— start of Source records —

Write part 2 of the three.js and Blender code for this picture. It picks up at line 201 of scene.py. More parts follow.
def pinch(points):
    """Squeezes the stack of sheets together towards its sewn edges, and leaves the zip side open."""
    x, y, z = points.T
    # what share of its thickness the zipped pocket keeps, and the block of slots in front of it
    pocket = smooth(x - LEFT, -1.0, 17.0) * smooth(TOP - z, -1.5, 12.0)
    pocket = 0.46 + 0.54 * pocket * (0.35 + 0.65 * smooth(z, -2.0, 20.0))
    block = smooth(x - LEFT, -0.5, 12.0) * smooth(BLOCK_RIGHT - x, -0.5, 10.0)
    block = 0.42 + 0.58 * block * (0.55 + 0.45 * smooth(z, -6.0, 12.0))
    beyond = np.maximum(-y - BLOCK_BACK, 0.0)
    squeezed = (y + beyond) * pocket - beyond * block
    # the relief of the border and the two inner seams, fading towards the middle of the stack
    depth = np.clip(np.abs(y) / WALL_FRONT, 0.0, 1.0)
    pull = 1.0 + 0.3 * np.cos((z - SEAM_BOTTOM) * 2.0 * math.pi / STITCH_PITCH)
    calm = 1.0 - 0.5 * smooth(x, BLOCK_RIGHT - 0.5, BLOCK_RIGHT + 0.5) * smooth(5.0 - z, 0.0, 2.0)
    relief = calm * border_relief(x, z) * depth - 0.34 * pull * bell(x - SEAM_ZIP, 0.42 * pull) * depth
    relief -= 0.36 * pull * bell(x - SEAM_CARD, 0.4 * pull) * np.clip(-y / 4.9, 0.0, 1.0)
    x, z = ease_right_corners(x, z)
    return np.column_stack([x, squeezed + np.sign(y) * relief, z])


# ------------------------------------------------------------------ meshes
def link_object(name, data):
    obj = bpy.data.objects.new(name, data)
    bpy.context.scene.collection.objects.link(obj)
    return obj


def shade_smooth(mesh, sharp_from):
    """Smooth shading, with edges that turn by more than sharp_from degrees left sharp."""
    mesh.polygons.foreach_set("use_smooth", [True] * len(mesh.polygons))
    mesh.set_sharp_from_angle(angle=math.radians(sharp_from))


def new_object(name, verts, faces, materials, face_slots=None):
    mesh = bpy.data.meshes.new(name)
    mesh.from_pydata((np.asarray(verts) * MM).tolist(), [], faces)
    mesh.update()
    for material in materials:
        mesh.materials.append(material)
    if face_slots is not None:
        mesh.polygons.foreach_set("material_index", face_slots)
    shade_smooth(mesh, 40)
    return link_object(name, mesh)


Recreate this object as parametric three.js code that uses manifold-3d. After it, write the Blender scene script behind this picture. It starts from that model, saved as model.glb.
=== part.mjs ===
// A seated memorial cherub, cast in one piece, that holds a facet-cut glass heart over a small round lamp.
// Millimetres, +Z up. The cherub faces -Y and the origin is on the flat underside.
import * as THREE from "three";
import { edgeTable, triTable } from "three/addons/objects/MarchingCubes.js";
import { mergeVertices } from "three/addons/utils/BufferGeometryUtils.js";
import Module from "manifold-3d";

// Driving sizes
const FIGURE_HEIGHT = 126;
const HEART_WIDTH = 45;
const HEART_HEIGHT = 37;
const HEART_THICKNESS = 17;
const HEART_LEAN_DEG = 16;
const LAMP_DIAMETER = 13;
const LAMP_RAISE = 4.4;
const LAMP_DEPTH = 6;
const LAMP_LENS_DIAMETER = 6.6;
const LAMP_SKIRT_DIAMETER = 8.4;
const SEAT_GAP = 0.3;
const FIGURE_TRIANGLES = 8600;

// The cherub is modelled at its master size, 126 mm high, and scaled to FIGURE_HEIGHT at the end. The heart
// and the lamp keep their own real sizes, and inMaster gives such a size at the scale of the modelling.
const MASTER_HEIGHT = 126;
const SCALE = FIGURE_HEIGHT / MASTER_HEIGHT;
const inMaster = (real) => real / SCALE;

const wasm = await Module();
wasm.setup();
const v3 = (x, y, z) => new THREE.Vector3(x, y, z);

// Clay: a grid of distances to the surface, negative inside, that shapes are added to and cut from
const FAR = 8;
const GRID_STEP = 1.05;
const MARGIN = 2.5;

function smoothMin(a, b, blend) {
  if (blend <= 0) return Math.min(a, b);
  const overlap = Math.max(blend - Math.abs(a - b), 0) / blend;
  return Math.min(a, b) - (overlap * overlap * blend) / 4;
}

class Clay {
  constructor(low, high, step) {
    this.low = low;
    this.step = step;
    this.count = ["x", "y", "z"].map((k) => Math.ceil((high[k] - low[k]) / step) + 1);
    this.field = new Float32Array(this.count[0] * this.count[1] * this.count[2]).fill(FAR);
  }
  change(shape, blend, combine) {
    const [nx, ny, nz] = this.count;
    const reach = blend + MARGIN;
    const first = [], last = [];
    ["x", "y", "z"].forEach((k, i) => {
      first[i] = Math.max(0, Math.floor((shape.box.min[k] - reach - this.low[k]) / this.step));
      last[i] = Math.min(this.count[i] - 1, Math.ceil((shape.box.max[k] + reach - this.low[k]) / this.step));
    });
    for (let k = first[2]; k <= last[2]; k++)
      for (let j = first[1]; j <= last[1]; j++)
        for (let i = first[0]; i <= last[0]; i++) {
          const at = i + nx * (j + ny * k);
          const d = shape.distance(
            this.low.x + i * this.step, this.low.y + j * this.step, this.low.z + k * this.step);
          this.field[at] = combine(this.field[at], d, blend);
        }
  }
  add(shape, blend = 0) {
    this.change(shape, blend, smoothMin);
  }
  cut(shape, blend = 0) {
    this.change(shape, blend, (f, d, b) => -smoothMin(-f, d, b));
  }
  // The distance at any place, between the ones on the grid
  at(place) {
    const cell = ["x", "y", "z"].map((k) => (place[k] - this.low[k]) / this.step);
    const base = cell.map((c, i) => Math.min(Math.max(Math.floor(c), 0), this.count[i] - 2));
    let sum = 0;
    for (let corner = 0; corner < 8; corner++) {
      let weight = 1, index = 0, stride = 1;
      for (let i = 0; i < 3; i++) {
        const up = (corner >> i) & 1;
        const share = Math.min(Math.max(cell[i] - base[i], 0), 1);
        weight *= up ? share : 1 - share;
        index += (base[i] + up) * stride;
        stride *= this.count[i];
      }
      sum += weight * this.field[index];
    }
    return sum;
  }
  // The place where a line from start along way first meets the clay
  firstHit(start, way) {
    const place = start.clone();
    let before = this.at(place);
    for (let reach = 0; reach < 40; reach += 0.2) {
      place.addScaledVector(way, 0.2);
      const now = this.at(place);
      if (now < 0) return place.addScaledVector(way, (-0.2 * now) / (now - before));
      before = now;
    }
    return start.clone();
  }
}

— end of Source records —

• [Direction] Scan the entries above for the word "scene" and collect each line holding it.

• [The output]
Write part 2 of the three.js and Blender code for this picture. It picks up at line 201 of scene.py. More parts follow.
    bpy.context.scene.collection.objects.link(obj)
Recreate this object as parametric three.js code that uses manifold-3d. After it, write the Blender scene script behind this picture. It starts from that model, saved as model.glb.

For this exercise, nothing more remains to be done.